- The Washington Times - Wednesday, September 21, 2016

As the people of Little Rock, Arkansas, then governed by a young Bill Clinton, went about their business on the evening of Sept. 18, 1980, they had no idea that a nuclear weapon at Little Rock Air Force Base’s Launch Complex 374-7 in Damascus, just 30 miles to the northeast, came dangerously close to exploding.

It all began at 6:30 p.m., when an airman performing routine maintenance on a Titan-II missile dropped a socket wrench, which fell nearly 100 feet before bouncing and puncturing the missile’s fuel tank. The airmen worked feverishly through the night in order to avoid the unthinkable.

Journalist Eric Schlosser penned a book about the incident called “Command and Control: Nuclear Weapons, the Damascus Accident, and the Illusion of Safety,” which has been turned into a documentary film opening Friday in the District.

“That notion that something that extreme could be set in motion because somebody drops a tool was something that was so incredible,” Mr. Schlosser told The Washington Times of his research. “My reaction was how could this happen and [I’ve] never heard of this?

“There was a chance that the state of Arkansas could have gone up in flames with a young Bill Clinton there. And that radioactive fallout could have been deposited up the northeastern seaboard of the United States.”

The film “Command and Control” is directed by Robert Kenner, whose previous documentaries include “Merchants of Doubt” and “Food Inc.,” which explored spin doctoring and the American food supply system, respectively. His new film combines vintage footage from the time of the accident with contemporary talking-head interviews of those who were there, as well as an intense reenactment of the incident itself.

“I didn’t see how we could turn it into a movie until we got permission to get into the last remaining Titan II site, which was identical to Damascus,” Mr. Kenner said. “When do you get to shoot an 11-story missile? That was a $10 million Hollywood set.”

The Air Force personnel who were at Damascus at the time are seen in contemporary interviews, many still haunted by the events of that September event 36 years ago.
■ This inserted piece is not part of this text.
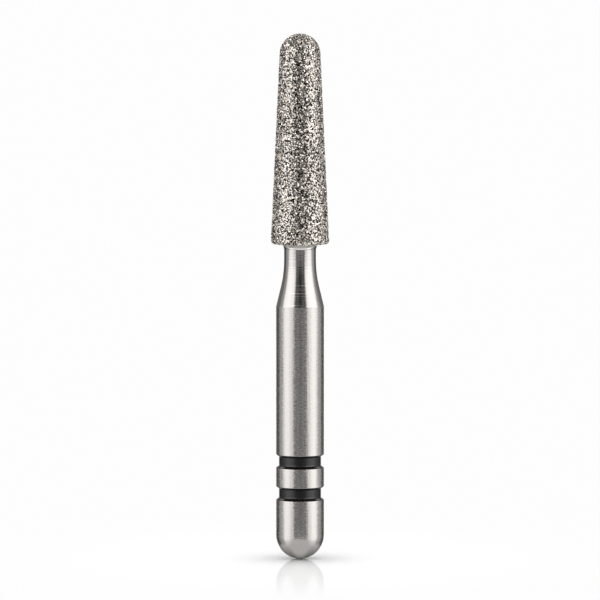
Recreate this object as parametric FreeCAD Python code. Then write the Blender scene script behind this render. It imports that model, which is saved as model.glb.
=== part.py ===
"""Round-end tapered diamond bur with a friction-grip shank, in millimetres.

The axis of the bur is Z. The origin is the lowest point of the shank's round end, and the head is up.
The bur is four solids: the turned steel blank, the plated diamond layer on its head,
and a ring of black enamel in each of the two marking grooves.
"""
import FreeCAD, Part
import math
import os
import random

from FreeCAD import Vector

# Lengths along the axis, from the shank's round end up: the taper's length follows from its angle
shank_length = 8.44
neck_length = 0.97
head_length = 7.00

# Working head, measured over the grit
head_base_diameter = 2.00
tip_radius = 0.69
rim_rounding = 0.12

# Plated diamond layer
plating_thickness = 0.18
grain_pitch = 0.115
grain_relief = 0.035
fewest_grains_in_ring = 6
grain_seed = 11

# Shank, neck and the taper between them
shank_diameter = 1.60
shank_edge_rounding = 0.020
neck_diameter = 1.065
neck_taper_angle = 13.8
neck_taper_blend = 3.50
collar_fillet = 0.20

# Marking grooves and the enamel in them
lower_groove_height = 2.20
groove_pitch = 1.07
groove_floor_width = 0.30
groove_chamfer_height = 0.075
groove_chamfer_depth = 0.102
enamel_thickness = 0.06
enamel_crown = 0.012

# Points nearer than this are one point
meeting_distance = 1e-6

# Places that follow from the sizes above
axis_foot = Vector(0, 0, 0)
axis_direction = Vector(0, 0, 1)
shank_radius = shank_diameter / 2
neck_radius = neck_diameter / 2
collar_radius = neck_radius + collar_fillet
taper_length = (shank_radius - neck_radius) / math.tan(math.radians(neck_taper_angle))
neck_start_height = shank_length + taper_length
head_base_height = neck_start_height + neck_length
core_base_height = head_base_height + plating_thickness
tip_centre_height = head_base_height + head_length - tip_radius
enamel_radius = shank_radius - groove_chamfer_depth
groove_floor_radius = enamel_radius - enamel_thickness
ring_names = ["lower_black_ring", "upper_black_ring"]
groove_heights = [lower_groove_height + i * groove_pitch for i in range(len(ring_names))]


def head_side_angle():
    """How far the head's side leans in, in radians, so that it is tangent to the round tip."""
    rise = tip_centre_height - head_base_height
    reach = math.hypot(head_base_diameter / 2, rise)
    return math.acos(tip_radius / reach) - math.atan2(rise, head_base_diameter / 2)


def head_side_radius(height, inset):
    """Radius of the head's side at a height, that far under the outer surface."""
    lean = head_side_angle()
    return (tip_radius - inset - (height - tip_centre_height) * math.sin(lean)) / math.cos(lean)


def at(radius, height):
    """A point of an outline, in the plane that is turned about the axis."""
    return Vector(radius, 0, height)


def straight_edge(start, end):
    """A list of the straight edge between two points, or an empty list if they are one point."""
    if start.distanceToPoint(end) < meeting_distance:
        return []
    return [Part.LineSegment(start, end).toShape()]


def rounded_path(corners):
    """Edges through corners (radius, height, rounding), each corner cut by a tangent arc of its rounding."""
    edges = []
    start = at(*corners[0][:2])
    for before, here, after in zip(corners, corners[1:], corners[2:]):
        corner = at(*here[:2])
        rounding = here[2]
        back = (at(*before[:2]) - corner).normalize()
        ahead = (at(*after[:2]) - corner).normalize()
        if rounding > 0:
            half_angle = back.getAngle(ahead) / 2
            cut = rounding / math.tan(half_angle)
            inward = (back + ahead).normalize()
            middle = corner + inward * (rounding / math.sin(half_angle) - rounding)
            edges += straight_edge(start, corner + back * cut)
            edges.append(Part.Arc(corner + back * cut, middle, corner + ahead * cut).toShape())
            start = corner + ahead * cut
        else:
            edges += straight_edge(start, corner)
            start = corner
    return edges + straight_edge(start, at(*corners[-1][:2]))


def round_tip(inset):
    """The arc from the end of the head's side to the axis, that far under the outer surface."""
    radius = tip_radius - inset
    lean = head_side_angle()
    points = []
    for angle in (lean, (lean + math.pi / 2) / 2, math.pi / 2):
        points.append(at(radius * math.cos(angle), tip_centre_height + radius * math.sin(angle)))
    return Part.Arc(*points).toShape()


def head_side_top(inset):
    """Where the head's side ends and the round tip begins, as a corner with no rounding."""
    radius = tip_radius - inset
    lean = head_side_angle()
    return (radius * math.cos(lean), tip_centre_height + radius * math.sin(lean), 0)


def turned(edges):
    """The solid that an outline makes when it is closed along the axis and turned once."""
    start = edges[0].Vertexes[0].Point
    end = edges[-1].Vertexes[-1].Point
    closing = Part.LineSegment(end, start).toShape()
    face = Part.Face(Part.Wire(edges + [closing]))
    return face.revolve(axis_foot, axis_direction, 360)


def groove_corners(height):
    """Corners of one marking groove, going up: chamfer, wall, floor, wall, chamfer."""
    half_floor = groove_floor_width / 2
    half_mouth = half_floor + groove_chamfer_height
    return [
        (shank_radius, height - half_mouth, shank_edge_rounding),
        (enamel_radius, height - half_floor, 0),
        (groove_floor_radius, height - half_floor, 0),
        (groove_floor_radius, height + half_floor, 0),
        (enamel_radius, height + half_floor, 0),
        (shank_radius, height + half_mouth, shank_edge_rounding),
    ]


def core_corners():
    """Corners of the core under the diamond layer: top of the collar, back edge, end of the side."""
    return [
        (collar_radius, core_base_height, 0),
        (head_side_radius(core_base_height, plating_thickness), core_base_height, 0),
        head_side_top(plating_thickness),
    ]


def turned_blank():
    """The steel piece: round end, grooved shank, taper, neck, collar, and the core of the head."""
    corners = [(0, 0, 0), (shank_radius, 0, shank_radius)]
    for height in groove_heights:
        corners += groove_corners(height)
    corners += [
        (shank_radius, shank_length, shank_edge_rounding),
        (neck_radius, neck_start_height, neck_taper_blend),
        (neck_radius, head_base_height, collar_fillet),
        (collar_radius, head_base_height, 0),
    ]
    corners += core_corners()
    return turned(rounded_path(corners) + [round_tip(plating_thickness)])


def socket_in_layer():
    """The space that the blank's collar and core fill inside the diamond layer, run on below the head."""
    foot = head_base_height - plating_thickness
    corners = [(0, foot, 0), (collar_radius, foot, 0)] + core_corners()
    return turned(rounded_path(corners) + [round_tip(plating_thickness)])


def head_outline():
    """The head's outline over the grit: out along its underside, round the rim and up to the tip."""
    corners = [
        (0, head_base_height, 0),
        (head_side_radius(head_base_height, 0), head_base_height, rim_rounding),
        head_side_top(0),
    ]
    return Part.Wire(rounded_path(corners) + [round_tip(0)])


def grain_rings():
    """Rings of points up the head, evenly spaced and sunk at random as the tips and gaps of the grains."""
    chance = random.Random(grain_seed)
    ring_spacing = grain_pitch * math.sqrt(3) / 2
    stations = head_outline().discretize(Distance=ring_spacing)
    rings = [[stations[0]]]
    for before, here, after in zip(stations, stations[1:], stations[2:]):
        along = (after - before).normalize()
        inward = Vector(-along.z, 0, along.x)
        count = round(max(fewest_grains_in_ring, 2 * math.pi * here.x / grain_pitch))
        phase = chance.random() / count
        ring = []
        for i in range(count):
            sunk = here + inward * grain_relief * chance.random()
            turn = 2 * math.pi * (i / count + phase)
            ring.append(Vector(sunk.x * math.cos(turn), sunk.x * math.sin(turn), sunk.z))
        rings.append(ring)
    return rings + [[stations[-1]]]


def ring_turns(ring):
    """How far round the axis each point of a ring is, in turns, and then the first again a turn on."""
    first = math.atan2(ring[0].y, ring[0].x) / (2 * math.pi)
    return [first + i / len(ring) for i in range(len(ring) + 1)]


def band_of_triangles(lower, upper, lower_start, upper_start):
    """Triangles that join two rings, as index triples: at each step the ring that lags goes on a point."""
    lower_turns, upper_turns = ring_turns(lower), ring_turns(upper)
    triangles = []
    i = j = 0
    while i < len(lower) or j < len(upper):
        lower_here = lower_start + i % len(lower)
        upper_here = upper_start + j % len(upper)
        step_lower = j == len(upper) or (i < len(lower) and lower_turns[i + 1] <= upper_turns[j + 1])
        if step_lower:
            i += 1
            triangle = (lower_here, lower_start + i % len(lower), upper_here)
        else:
            j += 1
            triangle = (lower_here, upper_start + j % len(upper), upper_here)
        if len(set(triangle)) == 3:
            triangles.append(triangle)
    return triangles


def diamond_layer():
    """The plated diamond layer: a closed skin of small facets, hollow for the blank's core."""
    rings = grain_rings()
    points = [point for ring in rings for point in ring]
    triangles = []
    start = 0
    for lower, upper in zip(rings, rings[1:]):
        triangles += band_of_triangles(lower, upper, start, start + len(lower))
        start += len(lower)
    skin = Part.Shape()
    skin.makeShapeFromMesh((points, triangles), meeting_distance)
    return Part.Solid(Part.Shell(skin.Faces)).cut(socket_in_layer()).Solids[0]


def enamel_ring(height):
    """The black ring on a groove's floor, between the groove's walls, highest along its middle."""
    low = height - groove_floor_width / 2
    high = height + groove_floor_width / 2
    edge_radius = enamel_radius - enamel_crown
    section = Part.makePolygon([
        at(groove_floor_radius, low),
        at(edge_radius, low),
        at(enamel_radius, height),
        at(edge_radius, high),
        at(groove_floor_radius, high),
        at(groove_floor_radius, low),
    ])
    return Part.Face(section).revolve(axis_foot, axis_direction, 360)


def parts():
    """Every node's name with its solid."""
    made = {"steel_blank": turned_blank(), "diamond_layer": diamond_layer()}
    for name, height in zip(ring_names, groove_heights):
        made[name] = enamel_ring(height)
    return made


os.makedirs("parts", exist_ok=True)
for node, solid in parts().items():
    solid.exportStep(f"parts/{node}.step")
    print(f"{node}: {solid.Volume:.4f} mm3, {len(solid.Faces)} faces, {len(solid.Solids)} solid")
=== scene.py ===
# %% [markdown]
# # A round-end diamond bur
#
# A dental bur is one slim rod of stainless steel. Its shank is ground to fit a turbine, its neck is
# turned down, and its head is plated with nickel that holds thousands of diamond grains. Two grooves
# near the round tail carry rings of black enamel that mark the grade.
#
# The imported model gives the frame: the sizes of the steel and the enamel repeat that model's, and the
# head is fitted inside its box. The steel, the enamel and the plating are modelled again with finer
# curves, and the grains are added one by one, because at this scale the grain is the look of the
# thing.

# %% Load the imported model
import math
import random

import bmesh
import bpy
from mathutils import Matrix, Vector


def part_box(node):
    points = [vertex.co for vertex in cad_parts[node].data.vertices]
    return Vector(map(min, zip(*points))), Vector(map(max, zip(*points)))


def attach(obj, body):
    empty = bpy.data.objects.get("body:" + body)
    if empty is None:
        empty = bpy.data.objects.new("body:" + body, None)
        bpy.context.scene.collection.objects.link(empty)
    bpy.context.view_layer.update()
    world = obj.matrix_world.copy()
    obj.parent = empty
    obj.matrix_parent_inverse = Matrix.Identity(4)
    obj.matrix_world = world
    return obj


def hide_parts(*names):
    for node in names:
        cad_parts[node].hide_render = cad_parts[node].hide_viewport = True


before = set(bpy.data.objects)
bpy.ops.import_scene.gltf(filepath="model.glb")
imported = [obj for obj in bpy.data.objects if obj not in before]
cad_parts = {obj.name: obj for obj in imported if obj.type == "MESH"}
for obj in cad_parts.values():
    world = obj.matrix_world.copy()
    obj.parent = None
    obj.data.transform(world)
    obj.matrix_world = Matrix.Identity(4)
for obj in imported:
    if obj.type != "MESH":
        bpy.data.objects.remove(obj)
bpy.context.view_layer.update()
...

Several are brought to tears recalling the pain, injuries and deaths that resulted from the accident.

“Very little attention has been paid to the veterans of the Cold War, and the reality is there were young men and young women who risked their live, and sometimes lost them, trying to protect this country,” Mr. Schlosser said. “And, in this case, trying to prevent a nuclear catastrophe.”

Both Messrs. Schlosser and Kenner say that one of the points of both the book and the new film is how antiquated America’s nuclear arsenal is, as well as how obsolete is much of the technology employed to keep our warhead supply safe — not just from hostile foreign agents, but from both entropy and human error.

“The warhead that was on top of the Titan II was designed in the late 1950s. By 1980 the warhead itself was obsolete. It still worked, but you have to almost thing about the safety mechanisms in a 1961 Cadillac versus a 2017 model,” Mr. Schlosser said of the Arkansas accident.

Mr. Schlosser said one of the themes he uncovered while writing the book was how humans are much better at creating complex systems than at controlling them, especially where modern-day advanced weaponry is concerned.

“The underground launch centers, they were build during the Kennedy Administration,” Mr. Schlosser said, “and they leak and the wiring is old.

“One of the main computers in our underground launch complexes today is an IBM Series I computer. That was an incredible machine in 1976 [but] the new iPhones have 1,000 times the memory of one of these big huge computers.”

Mr. Kenner believes that, unlike previous issues he has tackled in his documentaries, the issue of updating failsafes on U.S. nuclear weapons has not gotten the attention it so desperately needs.

“Climate change, which we [covered in ‘Merchants of Doubt’], it’s out in the world. You can think whatever you want to think, but it’s out there,” Mr. Kenner said of his previous film. “This is invisible, and it’s obviously just as catastrophic. And I think the people in the halls of power, they must be terrified.

“On one hand it’s a historical film, but we could go into numerous present-day accidents that are very similar in nature to that accident. This is not really a historical film.”

Mr. Schlosser said the issue is one that both ideological sides of Congress have taken interest in after his reporting.

“Liberals who have read the book see [it] as a very strong argument for abolishing nuclear weapons. And some of my friends, conservatives who’ve read the book, see it as a very good argument for modernizing our arsenal,” Mr. Schlosser said.

Where modernizing the arsenal goes, Mr. Schlosser believes that not only the armaments, but their handlers, must be as up-to-date as possible.

“If you have nuclear weapons, you have to make sure they are new, as technologically advanced as possible,” he said, “and that the people who are operating the system are well trained, highly motivated, well compensated and not overworked — like the guys in the film.”

“And in context of what was called human error, that was the second-worst accident that weekend,” Mr. Kenner said of the time period of the documentary. “Human errors were happening all the time.”

“Command and Control” opens Friday at the Landmark E Street Cinema.